While it sets the stage for Fast 11 in 2025 (which will probably feel like a bridge to Fast 12 shortly after), there’s an undeniable surge of power in Fast X that hasn’t been felt in a few chapters of this saga. Maybe it’s new director Louis Leterrier (Now You See Me) bringing his typically breathless directing pace out in full force, or it could be that the cast is just primed and ready to party, but Fast X is in a constant state of motion that never lets up.
Let’s talk about that cast, shall we? While Diesel is an immovable object at this point (the voice is so low I had to take a lozenge halfway through in solidarity) who never, not once, gets his white shirt dirty, he surrounds himself with a splendid supporting troupe that continues to hone their characters to a fine polish. Rodriguez is the consistent MVP of the group, bringing more pathos to a once-throwaway role than it initially deserved. I still am crossing my fingers for some one-off installment for Gibson, Bridges, and Emmanuel – all three have demonstrated they are a terrific trio that could hold their own like Jason Statham (Spy) and Dwayne Johnson (Jungle Cruise) did in Fast & Furious Presents: Hobbs & Shaw. A brief cameo from Helen Mirren (Hitchcock) as Statham’s mum is about on par with the early appearance of Rita Moreno (West Side Story) as Dom’s grandmother, who pops in to talk about, what else? family.
Newcomer Alan Ritchson (Ghosts of War) as a gruff agent now in charge of calling the shots, taking over for Mr. Nobody (Kurt Russell) and Little Nobody (Scott Eastwood, The Longest Ride), has the appropriate muscle-bulk to play Gun Show Grunt with the gang but can be a bit one note. Daniela Melchoir (Guardians of the Galaxy Vol. 3), as a new racer that crosses paths with Dom and Dante, feels a bit shoehorned in, but not as much as Oscar-winner Brie Larson (Captain Marvel) does in a head-scratcher of a role. Playing another government agent that feels like she’s there only to solve some script problems, Larson also doesn’t seem to understand what she’s there to do either.
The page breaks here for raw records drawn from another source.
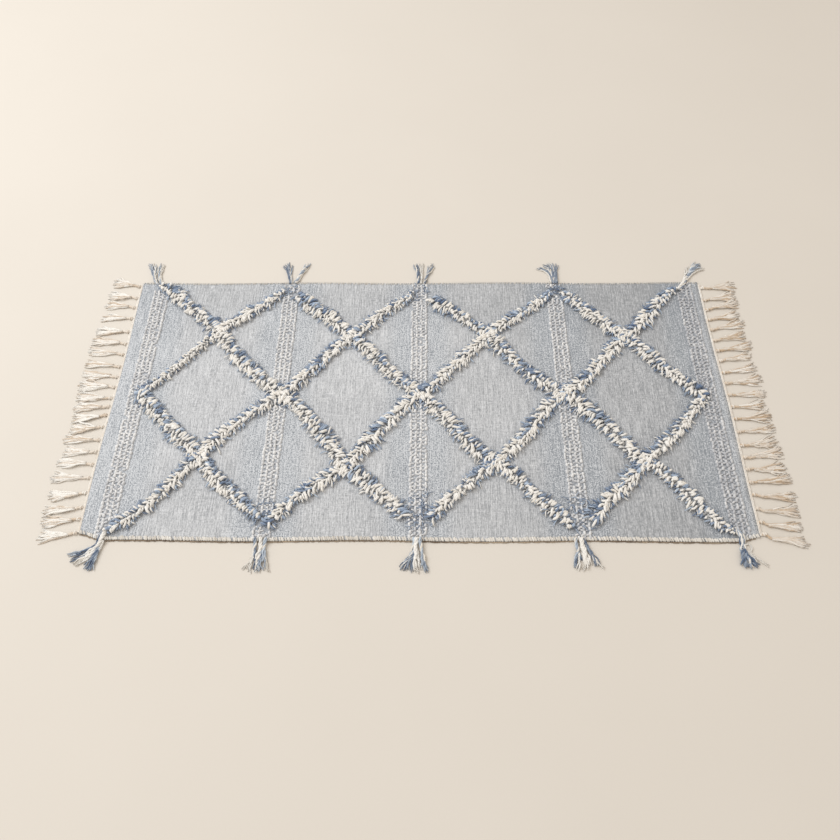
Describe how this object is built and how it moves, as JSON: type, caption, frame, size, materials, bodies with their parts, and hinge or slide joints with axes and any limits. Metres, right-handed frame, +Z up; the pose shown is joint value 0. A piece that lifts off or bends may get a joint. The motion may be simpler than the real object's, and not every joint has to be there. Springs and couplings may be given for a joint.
{
  "type": "kilim rug",
  "caption": "Flat-woven rectangular rug with a raised shaggy diamond lattice, ribbed bands, knotted fringe on its short ends and yarn tassels along its long edges.",
  "frame": {"origin": "on the floor, under the centre of the rug with its fringe and tassels", "axes": "+X along the rug's long side, +Y across it away from the picture's viewer, +Z up out of the face"},
  "size_m": [1.3692, 0.7215, 0.0149],
  "materials": {
    "ground_weave": "matt flat weave, pale blue-grey cotton with fine whitish streaks",
    "cream_yarn": "matt soft cut yarn, cream",
    "blue_yarn": "matt soft cut yarn, slate blue",
    "fringe_cotton": "matt twisted cotton, natural cream"
  },
  "bodies": {
    "root": {"kilim_cloth": "ground_weave", "pile_falling_1": "cream_yarn", "pile_falling_2": "cream_yarn", "pile_falling_3": "cream_yarn", "pile_falling_4": "cream_yarn", "pile_falling_5": "cream_yarn", "pile_rising_1_1": "cream_yarn", "pile_rising_1_2": "cream_yarn", "pile_rising_2_1": "cream_yarn", "pile_rising_2_2": "cream_yarn", "pile_rising_2_3": "cream_yarn", "pile_rising_2_4": "cream_yarn", "pile_rising_3_1": "cream_yarn", "pile_rising_3_2": "cream_yarn", "pile_rising_3_3": "cream_yarn", "pile_rising_3_4": "cream_yarn", "pile_rising_4_1": "cream_yarn", "pile_rising_4_2": "cream_yarn", "pile_rising_4_3": "cream_yarn", "pile_rising_4_4": "cream_yarn", "pile_rising_5_1": "cream_yarn", "pile_rising_5_2": "cream_yarn", "fringe_left": "fringe_cotton", "fringe_right": "fringe_cotton", "tassel_back_1": "blue_yarn", "tassel_back_2": "blue_yarn", "tassel_back_3": "blue_yarn", "tassel_back_4": "blue_yarn", "tassel_back_5": "blue_yarn", "tassel_front_1": "blue_yarn", "tassel_front_2": "blue_yarn", "tassel_front_3": "blue_yarn", "tassel_front_4": "blue_yarn", "tassel_front_5": "blue_yarn"}
  },
  "joints": []
}
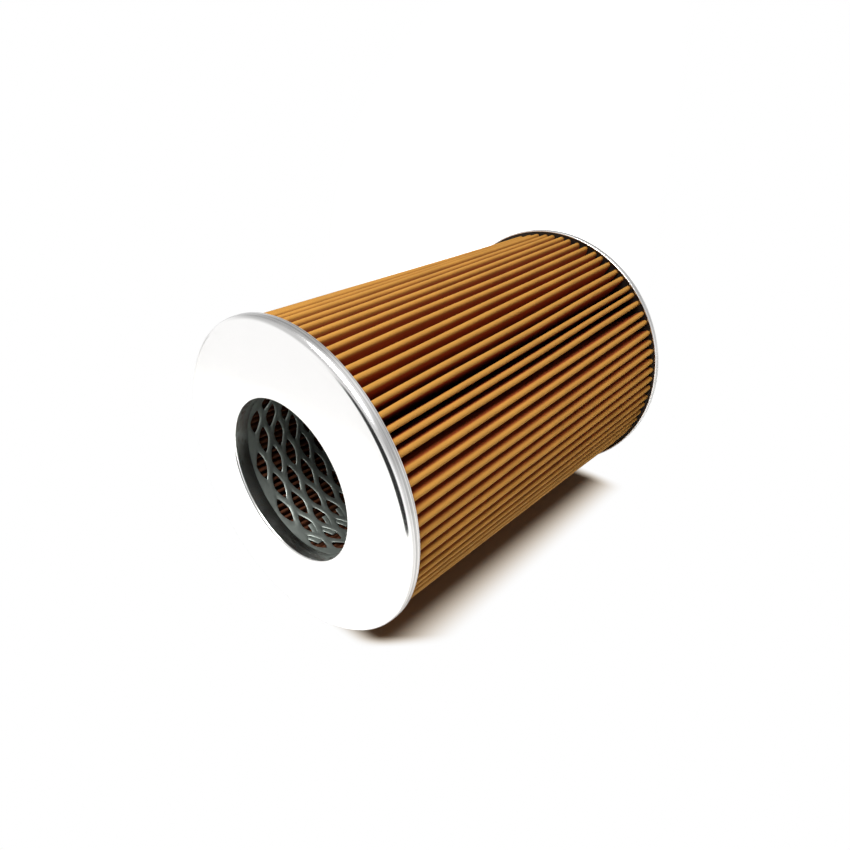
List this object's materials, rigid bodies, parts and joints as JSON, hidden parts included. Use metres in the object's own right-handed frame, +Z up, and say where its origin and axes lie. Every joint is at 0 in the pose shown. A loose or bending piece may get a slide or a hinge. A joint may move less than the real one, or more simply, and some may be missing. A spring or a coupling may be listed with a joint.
{
  "type": "pleated filter element",
  "caption": "Cylindrical oil filter element: folded paper between two pressed metal end caps, round a diamond mesh core with an open bore.",
  "frame": {"origin": "middle of the lower end cap's outer face, which the element stands on", "axes": "+Z up along the element's axis; the core's lapped seam and the paper's clamped seam are on the +Y side"},
  "size_m": [0.15, 0.15, 0.21],
  "materials": {
    "cap_metal": "tinplate with fine circular spinning marks",
    "adhesive": "dark cast adhesive",
    "core_metal": "zinc plated expanded sheet",
    "filter_paper": "resin treated paper, fine fibre grain",
    "clip_metal": "folded tinplate strip"
  },
  "bodies": {
    "root": {"bottom_end_cap": "cap_metal", "top_end_cap": "cap_metal", "bottom_adhesive": "adhesive", "top_adhesive": "adhesive", "core_tube": "core_metal", "pleated_paper": "filter_paper", "paper_seam_clip": "clip_metal"}
  },
  "joints": []
}
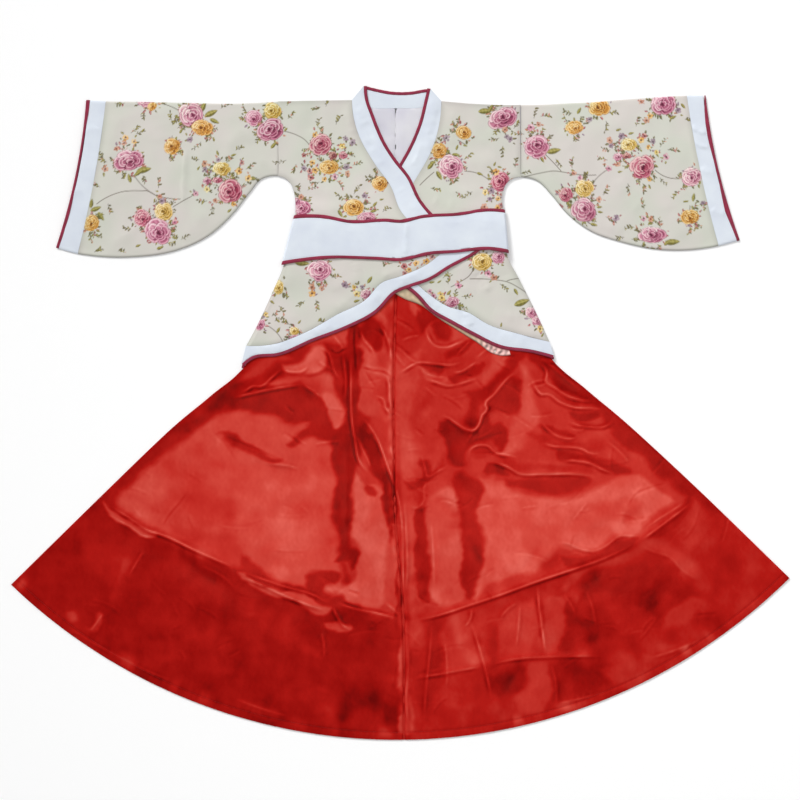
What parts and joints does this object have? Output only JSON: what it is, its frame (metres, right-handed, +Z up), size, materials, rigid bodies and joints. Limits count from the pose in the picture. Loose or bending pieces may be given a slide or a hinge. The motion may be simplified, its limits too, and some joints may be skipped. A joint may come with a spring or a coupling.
{
  "type": "hanfu costume",
  "caption": "Hanfu costume laid flat: wide-sleeved crossover top in a rose print, white bands piped in crimson, sash and long red satin skirt.",
  "frame": {"origin": "centre of the garment's outline, on the surface it lies on", "axes": "+X across the garment to the viewer's right, +Y from the skirt's hem to the neck, +Z up from the surface"},
  "size_m": [1.52, 1.2763, 0.0131],
  "materials": {
    "flowered_cotton": "cream polycotton with an ordinary rose print, matte",
    "cloth_wrong_side": "the print cloth's pale wrong side, matte",
    "white_trim": "bluish white crepe-back satin, low sheen",
    "crimson_piping": "crimson woven piping, matte",
    "red_satin": "bright red polyester satin, glossy"
  },
  "bodies": {
    "root": {"front_left": "flowered_cotton", "front_right": "flowered_cotton", "sleeve_left": "flowered_cotton", "sleeve_right": "flowered_cotton", "hem_facing_right": "flowered_cotton", "back_left": "cloth_wrong_side", "back_right": "cloth_wrong_side", "collar_left": "white_trim", "collar_right": "white_trim", "collar_back": "white_trim", "cuff_left": "white_trim", "cuff_right": "white_trim", "hem_band_left": "white_trim", "hem_band_right": "white_trim", "hem_band_back": "white_trim", "sash": "white_trim", "collar_piping_left": "crimson_piping", "collar_piping_right": "crimson_piping", "collar_piping_back": "crimson_piping", "hem_piping_left": "crimson_piping", "hem_piping_right": "crimson_piping", "hem_piping_back": "crimson_piping", "cuff_piping_left": "crimson_piping", "cuff_piping_right": "crimson_piping", "sash_piping_top": "crimson_piping", "sash_piping_bottom": "crimson_piping", "skirt_front_left": "red_satin", "skirt_front_right": "red_satin", "skirt_back": "red_satin"}
  },
  "joints": []
}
It’s a strange appearance.
Strange doesn’t even begin to describe what Momoa is doing…but it works much better for his job. Momoa is by far the best villain yet in these films and almost instantly becomes a character you’re desperate to see more of, even if you know his presence means terrible news for our good guys. Choices that wouldn’t work on any other actor work brilliantly in Momoa’s large, capable hands, and there’s not one frame of the film where he isn’t in complete command of the proceedings. It’s such a scene-stealing role that I’m shocked Diesel let him get away with it, knowing how Diesel likes to be the center of attention. The one-liners and line readings are perfectly molded to the character, and if the role weren’t written with Momoa in mind, I’d love to know who else was considered for the part.
True, Fast X doesn’t have as high an incredulity factor as previous installments (spoiler alert: no one goes into orbit), but that doesn’t mean the stunts performed are any less jaw-dropping. Our audience still whooped and clapped throughout and appropriately went nuts for a finale (and post-credit sequence) that will send you out of the theater buzzing on a “did they just do that to us?” high. Buckle up for this one because it is an adrenaline-fueled ride that doesn’t bother ever to hit the brakes on its audience.